You can use .PHONY to tell make to not bother looking for a file with that name.

Most commonly used for all, clean, and install:

.PHONY all clean install

all: sorted_names.txt graph.png

clean:
    rm sorted_names.txt graph.png

install: sorted_names.txt graph.png
    cp $< /etc/cool-files/

Note 1: a rule with no body just means "I need these files to be built using their rules, but I don't do anything in particular"

Note 2: when you run just make with no arguments, it runs the first rule in the file, which is usually all


Pattern Rules

If you put a % in the name, you can do reusable pattern rules that work for different filenames.
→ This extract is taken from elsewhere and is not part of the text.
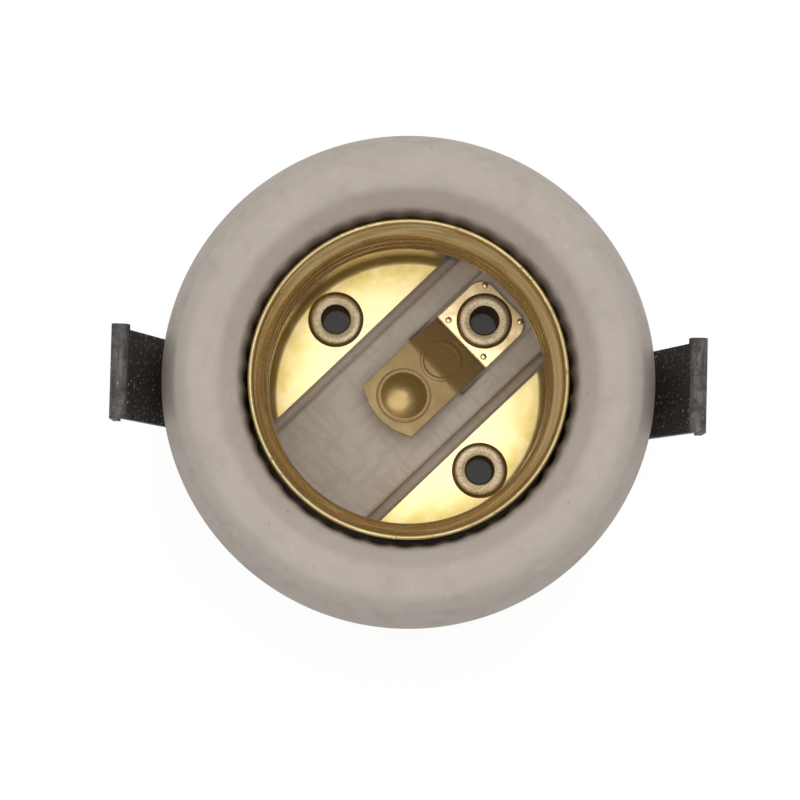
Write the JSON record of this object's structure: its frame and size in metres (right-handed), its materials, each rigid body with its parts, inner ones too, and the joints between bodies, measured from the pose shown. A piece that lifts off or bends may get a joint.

Turn Markdown Files into PDFs

%.pdf: %.md
    pandoc $< -o $@

Compile C Code

%.o: %.c %.h
    cc -c $^ -o $@

Defining Variables

You can define variables that are reused in different rules like this:

O=-O2
CFLAGS=-Wall -Werror $O

all: program

program: main.c foo.o baz.o
    cc $CFLAGS $< -o $@

%.o: %.c %.h
    cc $CFLAGS -c $^ -o $@

When running make you can override these variables if you want to:

make O=-O1 CFLAGS='-Weverything -Werror' all

Warning: changing the variables does not change file modification times, so make won't know stuff needs to be rebuilt with different flags.


My Website

I use a makefile to build my website and blog:

  • pandoc to make HTML files from markdown files.
  • A janky bash script to make an RSS feed from my blogposts.
  • gzip to compress my CSS files.
  • rsync PHONY rule to send files to my server.


Not Covered

There's a bunch of stuff not covered in the talk:

  • Platform-dependent variables
  • Pattern matching variables (get all the files of a type)
  • Built-in rules (you can run make even without a makefile)
  • Silent commands with @
  • Read the docs
  • You can use pandoc to make a website
  • You can use pandoc to make manpages for programs
  • You can use pandoc for anything
  • Please don't make scripts to autogenerate 10K+ line makefiles

The End

Thanks! Hope you try using simple Makefiles for your own projects!